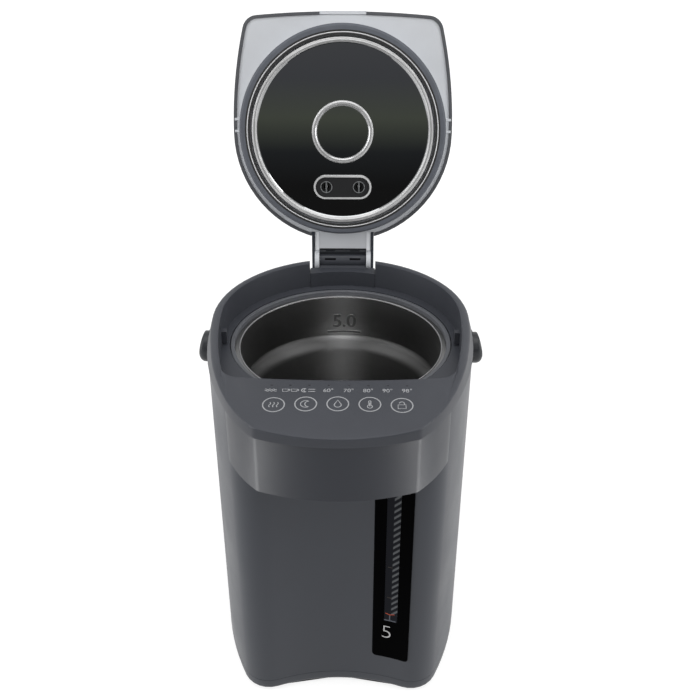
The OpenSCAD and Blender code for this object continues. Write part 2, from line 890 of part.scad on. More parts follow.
module hinge_bracket() {
    y = hinge_y;
    z = hinge_z;
    difference() {
        union() {
            slab_x([[y - 23.7, z - 19], [y - 10.2, z - 19], [y - 10.2, z - 4], [y - 23.7, z - 4]],
                -saddle_w, saddle_w);
            slab_x([[y - 14.7, z - 19], [y - 5.4, z - 19], [y - 2.6, z - 9.7], [y, z],
                [y - 12.4, z - 6.4], [y - 14.7, z - 6.4]], -barrel_w, barrel_w);
            rod_x(y, z, barrel_r, -barrel_w, barrel_w);
        }
        rod_x(y, z, pin_r + 0.02, -40, 40);
        both_sides() {
            rod_x(y, z, barrel_r + 0.1, 4.3, 11.7);
            rod_z(bolt_x, bolt_y, screw_r + fit, z - 20, z - 8);
        }
        // the front follows the well's round wall
        rod_z(0, well_plan[1], well_plan[0] + 0.1, z - 20, z);
    }
}

module hinge_pin() {
    rod_x(hinge_y, hinge_z, pin_r, 0.2 - cheek_out, cheek_out - 0.2);
}

module hinge_springs() {
    both_sides()
        translate([5.6, hinge_y, hinge_z])
            coil(5.1, 0.7, 3, 1.6);
}

module hinge_screws() {
    z = deck_z - 27;
    both_sides() {
        rod_z(bolt_x, bolt_y, screw_r, z - 2, z + 10);
        rod_z(bolt_x, bolt_y, 3, z - 2.2, z);
    }
}

// turns a piece of the closed lid to the open position
module lid_pose() {
    translate([0, hinge_y, hinge_z])
        rotate([-lid_open, 0, 0])
            translate([0, -hinge_y, -hinge_z])
                children();
}

// ---- lid, drawn closed ---------------------------------------------------------------------

lid_plan = [well_plan[0] - lid_gap, well_plan[1], well_plan[2] - lid_gap, well_plan[3] - lid_gap,
    well_plan[4] - lid_gap, well_plan[5] + lid_gap];
lid_y = well_y + lid_gap;
lip_w = 2.8;
latch_w = 21.4;

module lid_cover() {
    p = lid_plan;
    ceiling = lip_z + 6.6;
    lid_pose()
        difference() {
            stack_loft([
                small_ring(p, 0.78, ceiling + 2.6), small_ring(p, 0.82, ceiling),
                flat_ring(p, -lip_w, ceiling), flat_ring(p, -lip_w, lip_z),
                flat_ring(p, 0, lip_z), flat_ring(p, 0, lip_z + 5.4),
                flat_ring(p, -0.5, lip_z + 6.9), flat_ring(p, -1.6, lip_z + 8),
                flat_ring(p, -3.2, lip_z + 8.7), small_ring(p, 0.95, lip_z + 9.4),
                small_ring(p, 0.85, lip_z + 10.6), small_ring(p, 0.65, lip_z + 11.9),
                small_ring(p, 0.4, lip_z + 12.7), small_ring(p, 0.15, crown_z)]);
            // tongue and thumb piece of the latch
            box(-latch_w - 0.3, latch_w + 0.3, lid_y - 2, lid_y + 6.2, lip_z - 1, lip_z + 4.9);
            box(-9.3, 9.3, lid_y + 8.8, lid_y + 24.6, lip_z + 5, crown_z + 1);
            // hinge neck
            box(-neck_w - 0.2, neck_w + 0.2, hinge_y - 28.7, hinge_y - 14.7, lip_z - 1, crown_z + 1);
            // snap tabs of the liner
            both_sides()
                for (y = [-10, 1])
                    box(body_r - 17, body_r - 12.6, y - 1.5, y + 1.5, lip_z - 1, lip_z + 2.9);
            // steam vents
            for (i = [-3 : 3])
                box(4 * i - 0.9, 4 * i + 0.9, steam_y - 5.5, steam_y + 5.5, lip_z + 7, crown_z + 1);
        }
}

module hinge_cover() {
    c = [hinge_y, hinge_z];
    y0 = hinge_y - 28.5;
    skin = concat([[y0, crown_z - 2.4], [y0 + 6, crown_z - 0.8]], arc_yz(c, 12, 90, 0, 10),
        arc_yz(c, 9.5, 0, 90, 10),
        [[y0 + 13.8, crown_z - 2.5], [y0 + 6, crown_z - 3.2], [y0, crown_z - 4.8]]);
    cheek = concat([[y0, lip_z], [hinge_y, lip_z], [hinge_y + 12, hinge_z]], arc_yz(c, 12, 0, 90, 10),
        [[y0 + 6, crown_z - 0.8], [y0, crown_z - 2.4]]);
    lid_pose() {
        slab_x(skin, -cheek_out - 1, cheek_out + 1);
        both_sides()
            slab_x(cheek, cheek_out + 0.1, neck_w);
    }
}

module hinge_catch() {
    c = [hinge_y, hinge_z];
    lid_pose()
        difference() {
            union() {
                slab_x(concat(arc_yz(c, 7, 150, 205, 8), arc_yz(c, 10.6, 205, 150, 8)),
                    -barrel_w, barrel_w);
                slab_x([[hinge_y - 15, hinge_z + 2.6], [hinge_y - 8.6, hinge_z + 2.6],
                    [hinge_y - 7.4, hinge_z + 5.2], [hinge_y - 15, hinge_z + 5.2]],
                    -barrel_w, barrel_w);
            }
            both_sides()
                translate([7.3, hinge_y, hinge_z])
                    rotate([196, 0, 0])
                        box(0, 9.4, 5, 12, -1, 1);
            for (a = [168, 181])
                translate([0, hinge_y, hinge_z])
                    rotate([a, 0, 0])
                        box(-30, 30, 9.9, 12, -0.6, 0.6);
        }
}

module lid_liner() {
    c = [hinge_y, hinge_z];
    z = lip_z + 1;
    y0 = hinge_y - 28.6;
    lid_pose() {
        difference() {
            union() {
                translate([0, 0, z])
                    linear_extrude(2.3)
                        polygon(moved(lid_plan, -lip_w - 0.15));
                rod_z(0, 0, cap_r - 0.3, lip_z - 11.5, z + 1);
                // snap tabs that pass through the lip
                both_sides()
                    for (y = [-10, 1])
                        box(body_r - 18, body_r - 13, y - 1.2, y + 1.2, lip_z + 0.2, lip_z + 2.6);
                // neck: two cheeks round the pin and a web between them
                both_sides() {
                    slab_x([[y0, z], [hinge_y, z], [hinge_y, z + 6.5], [y0, z + 6.5]],
                        cheek_in, cheek_out);
                    rod_x(hinge_y, hinge_z, 9.2, cheek_in, cheek_out);
                }
                box(-cheek_in - 0.1, cheek_in + 0.1, y0, hinge_y - 11.7, z, z + 2.5);
            }
            rod_z(0, 0, cap_r - 3.5, lip_z - 9, z + 10);
            stadium(48.2, 17.2, steam_y, lip_z - 20, lip_z);
            // room for the cheeks of the hinge cover
            both_sides()
                box(cheek_out, neck_w + 0.3, y0, hinge_y - 14, z - 1, z + 3);
            rod_x(hinge_y, hinge_z, pin_r + fit, -40, 40);
        }
    }
}

module lid_insulation() {
    lid_pose()
        difference() {
            rod_z(0, 0, cap_r - 3.7, lip_z - 8.9, lip_z + 3);
            stadium(48.4, 17.4, steam_y, lip_z - 20, lip_z + 10);
        }
}

module lid_gasket() {
    z = lip_z - 11.5;
    lid_pose()
        rotate_extrude()
            polygon([[cap_r - 9.1, z], [cap_r - 9.1, z - 3.5], [cap_r - 7.9, z - 5.1],
                [cap_r - 5.5, z - 5.3], [cap_r - 1.9, z - 4.9], [cap_r, z - 3], [cap_r, z]]);
}

module lid_plate() {
    z = lip_z - 13;
    t = 0.8;
    r = cap_r - 10.9;
    lid_pose()
        difference() {
            union() {
                rotate_extrude()
                    polygon([[0, z - 0.4], [24.6, z - 0.4], [25.6, z - 1.8], [27.6, z - 1.8],
                        [28.6, z], [r - 6, z], [r - 4.6, z - 3], [r - 3.6, z - 3.6],
                        [r - 2.2, z - 3.6], [r - 0.8, z - 3], [r, z - 2], [r, z + 1.5],
                        [r - 0.8, z + 1.5], [r - 0.8, z - 1.6], [r - 1.4, z - 2.4],
                        [r - 2.4, z - 2.8], [r - 3.4, z - 2.8], [r - 4, z - 2.4], [r - 5.4, z + t],
                        [28.1, z + t], [27.1, z - 1], [26.1, z - 1], [25.1, z + 0.4], [0, z + 0.4]]);
                stadium(55, 22.6, steam_y, z - 1.6, z + t);
            }
            stadium(51, 18.6, steam_y, z - 5, z + 5);
        }
}

module steam_valve() {
    z = lip_z - 14.2;
    lid_pose()
        difference() {
            union() {
                stadium(48, 17, steam_y, z + 0.6, lip_z + 3);
                stadium(50.6, 18.2, steam_y, z + 0.6, z + 2.6);
            }
            both_sides() {
                difference() {
                    rod_z(steam_x, steam_y, 5.2, z - 1, z + 3.6);
                    box(steam_x - 0.6, steam_x + 0.6, steam_y - 9, steam_y + 9, z - 2, z + 4);
                }
                rod_z(steam_x, steam_y, 2.6, z + 3.6 - eps, z + 6);
                rod_z(steam_x, steam_y, 4.8, z + 5.4, z + 15.6);
                rod_z(steam_x, steam_y, 2.6, z + 15, lip_z + 4);
            }
        }
}

module steam_balls() {
    z = lip_z - 14.2;
    lid_pose()
        both_sides()
            translate([steam_x, steam_y, z + 10])
                sphere(r = 4.2);
}

module steam_duct() {
    lid_pose()
        difference() {
            stadium(48, 17, steam_y, lip_z + 3, lip_z + 9);
            stadium(45, 14, steam_y, lip_z + 4, lip_z + 10);
            both_sides()
                rod_z(steam_x, steam_y, 2.6, lip_z + 2, lip_z + 5);
        }
}

module lid_latch() {
    z = lip_z + 3.5;
    lid_pose() {
        box(-latch_w, latch_w, lid_y - 0.3, lid_y + 2.8, lip_z + 0.2, z + 1.1);
        box(-latch_w, latch_w, lid_y + 2.7, lid_y + 7, z, z + 1.1);
        box(-latch_w, latch_w, lid_y + 6.5, lid_y + 34, z, z + 2.1);
        box(-9, 9, lid_y + 12.2, lid_y + 24.2, z + 2, crown_z - 2.3);
    }
}

// ---- nodes ---------------------------------------------------------------------------------

color("#3a3b3f") base_cover();
color("#222222") base_feet();
color("#a8a8a8") base_screws();
color("#4a4b50") body_shell();
color("#3f4044") beak_housing();
color("#55565b") control_deck();
color("#50525a") pot_collar();
color("#8d8f92") inner_pot();
color("#9a9a9a") pot_outlet();
color("#b0b0b0") heater_plate();
color("#b8a070") warm_band();
color("#303030") thermostats();
color("#c0c0c0") temp_sensor();
color("#d8d8d0") thermal_fuse();
color("#a0a0a4") heat_shield();
color("#7a7a7a") pot_support();
color("#d0d0cc") pump_housing();
color("#c8c8c4") pump_cover();
color("#303034") pump_impeller();
color("#b0b0b0") pump_shaft();
color("#404040") drive_magnet();
color("#9c9c9c") pump_motor();
color("#38383c") pump_bracket();
color("#e0dcd0") suction_hose();
color("#e0dcd0") delivery_hose();
color("#e0dcd0") tube_cap();
color("#c8d8dc") level_tube();
color("#d0d0cc") spill_valve();
color("#c0c0c0") spill_ball();
color("#d0d0cc") spout_duct();
color("#303034") spout_nozzle();
color("#101012") gauge_panel();
color("#90a0a8") gauge_lens();
color("#2c5a3c") touch_board();
color("#303034") touch_pads();
color("#2c5a3c") power_board();
color("#1c1c1e") mains_inlet();
color("#2c2d30") handle_seats();
color("#3a3b3f") handle();
color("#a8a8a8") handle_pins();
color("#3a3b3f") hinge_bracket();
color("#b8b8b8") hinge_pin();
color("#a0a0a0") hinge_springs();
color("#a8a8a8") hinge_screws();
color("#4a4b50") lid_cover();
color("#4a4b50") hinge_cover();
color("#303136") hinge_catch();
color("#c6c7cc") lid_liner();
color("#e4e2d8") lid_insulation();
color("#70747e") lid_gasket();
color("#8d8f92") lid_plate();
color("#303136") steam_valve();
color("#c0c0c0") steam_balls();
color("#303136") steam_duct();
color("#c6c7cc") lid_latch();
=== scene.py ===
# %% [markdown]
# # An electric thermo pot
# A dark grey hot-water dispenser stands with its lid open. Its solid parts come from the CAD model, so
# nearly every surface is already in its place. This lesson gives them edges that catch the light, dresses
# them in moulded plastic, silicone, glass and steel, adds printed marks and thin trim, and lights the scene.

# %% Load the frame
import json
import math

import bmesh
import bpy
from mathutils import Matrix, Vector


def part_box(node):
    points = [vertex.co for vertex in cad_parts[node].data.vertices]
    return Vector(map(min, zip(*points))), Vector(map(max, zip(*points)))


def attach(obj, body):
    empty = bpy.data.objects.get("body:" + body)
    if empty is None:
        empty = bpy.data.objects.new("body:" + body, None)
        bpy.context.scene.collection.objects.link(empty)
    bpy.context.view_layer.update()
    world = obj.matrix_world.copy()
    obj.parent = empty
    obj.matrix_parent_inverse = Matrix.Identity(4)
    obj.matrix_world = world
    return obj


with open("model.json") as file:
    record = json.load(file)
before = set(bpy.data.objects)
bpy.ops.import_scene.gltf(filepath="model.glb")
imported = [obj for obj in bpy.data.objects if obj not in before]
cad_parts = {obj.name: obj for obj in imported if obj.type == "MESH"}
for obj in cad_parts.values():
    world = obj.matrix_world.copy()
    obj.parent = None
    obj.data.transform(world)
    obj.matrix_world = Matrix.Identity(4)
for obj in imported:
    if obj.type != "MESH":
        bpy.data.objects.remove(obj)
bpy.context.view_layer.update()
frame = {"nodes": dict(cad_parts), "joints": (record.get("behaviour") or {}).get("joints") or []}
nodes = frame["nodes"]
MM = 0.001

# %% [markdown]
# ## Camera
# The pot is seen from the front and about thirty degrees from above, with a normal lens, so that the deck,
# the open mouth and the lid's underside all show. A constraint could aim the camera. Three plain rotations
# do it here, because each can be read on its own: heading, tilt, and a very small roll about its own axis.

# %% Camera
CAMERA_PLACE = (0.01287, -0.7137, 0.7211)
HEADING = math.radians(0.374)
TILT = math.radians(90 - 30.46)
ROLL = math.radians(0.124)

camera_data = bpy.data.cameras.new("studio_camera")
camera_data.sensor_width = 36.0
camera_data.lens = 47.57
camera = bpy.data.objects.new("studio_camera", camera_data)
bpy.context.scene.collection.objects.link(camera)
turn = Matrix.Rotation(HEADING, 4, "Z") @ Matrix.Rotation(TILT, 4, "X") @ Matrix.Rotation(ROLL, 4, "Z")
camera.matrix_world = Matrix.Translation(CAMERA_PLACE) @ turn
bpy.context.scene.camera = camera
bpy.context.scene.view_settings.view_transform = "Standard"
print("camera at", tuple(round(v, 4) for v in camera.location))

# %% [markdown]
# ## Node helpers
# Each finish on the pot is a small tree of nodes behind one Principled shader. Such a tree can be drawn by
# hand in the editor. A script repeats the same few steps for each, so three helpers take one line apiece:
# one starts a finish, one fills the inputs of a node, and one adds a node with its inputs filled.

# %% Node helpers
def new_finish(name):
    material = bpy.data.materials.new(name)
    material.use_nodes = True
    tree = material.node_tree
    return material, tree, tree.nodes["Principled BSDF"]


def put(node, **inputs):
    """Fills inputs by name, with _ for a space: a socket is linked, and anything else is set as the value."""
    for key, value in inputs.items():
        socket = node.inputs[key.replace("_", " ")]
        if isinstance(value, bpy.types.NodeSocket):
            node.id_data.links.new(value, socket)
        else:
            socket.default_value = value


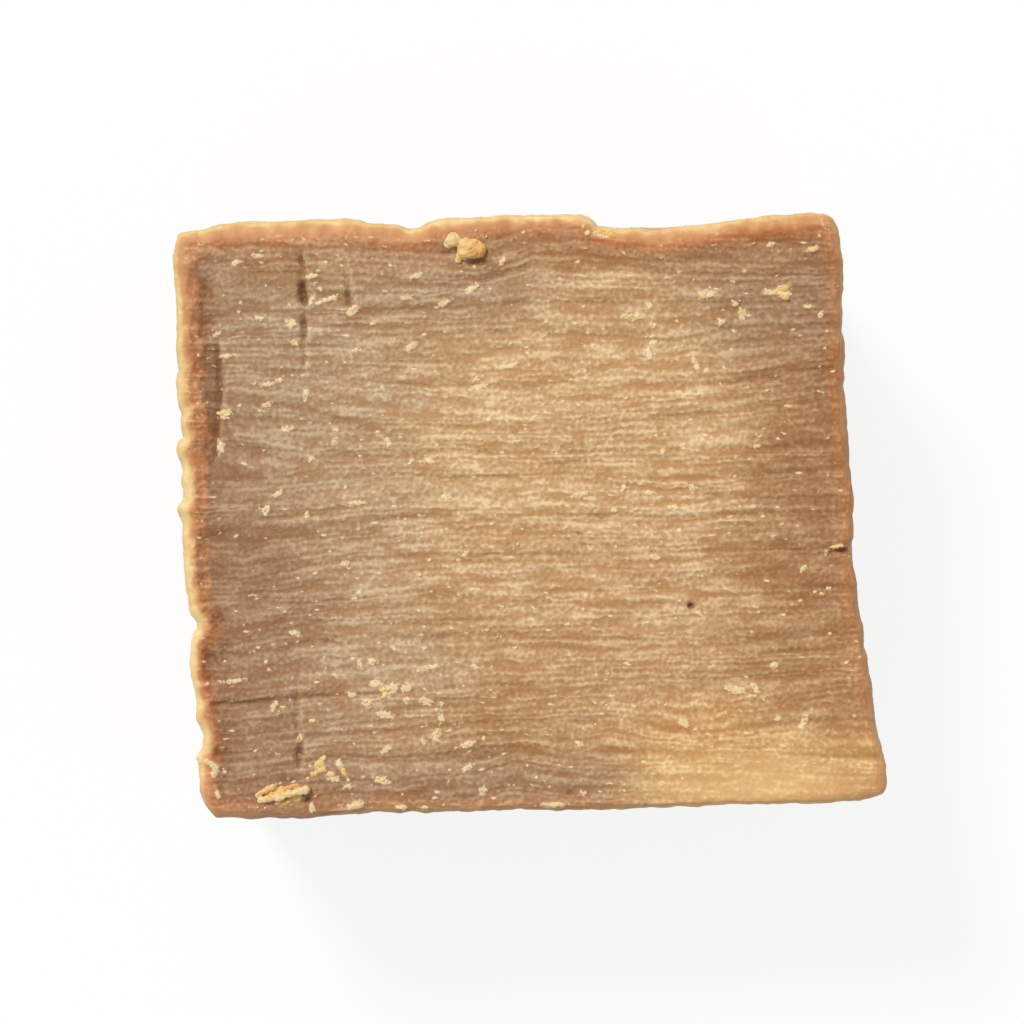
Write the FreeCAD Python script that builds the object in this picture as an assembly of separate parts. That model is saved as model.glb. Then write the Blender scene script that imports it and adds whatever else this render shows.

________________________________________

> [What is needed]
Each line that holds the word "empty" is to be copied.

> [Solution to the problem]
    empty = bpy.data.objects.get("body:" + body)
    if empty is None:
        empty = bpy.data.objects.new("body:" + body, None)
        bpy.context.scene.collection.objects.link(empty)
    obj.parent = empty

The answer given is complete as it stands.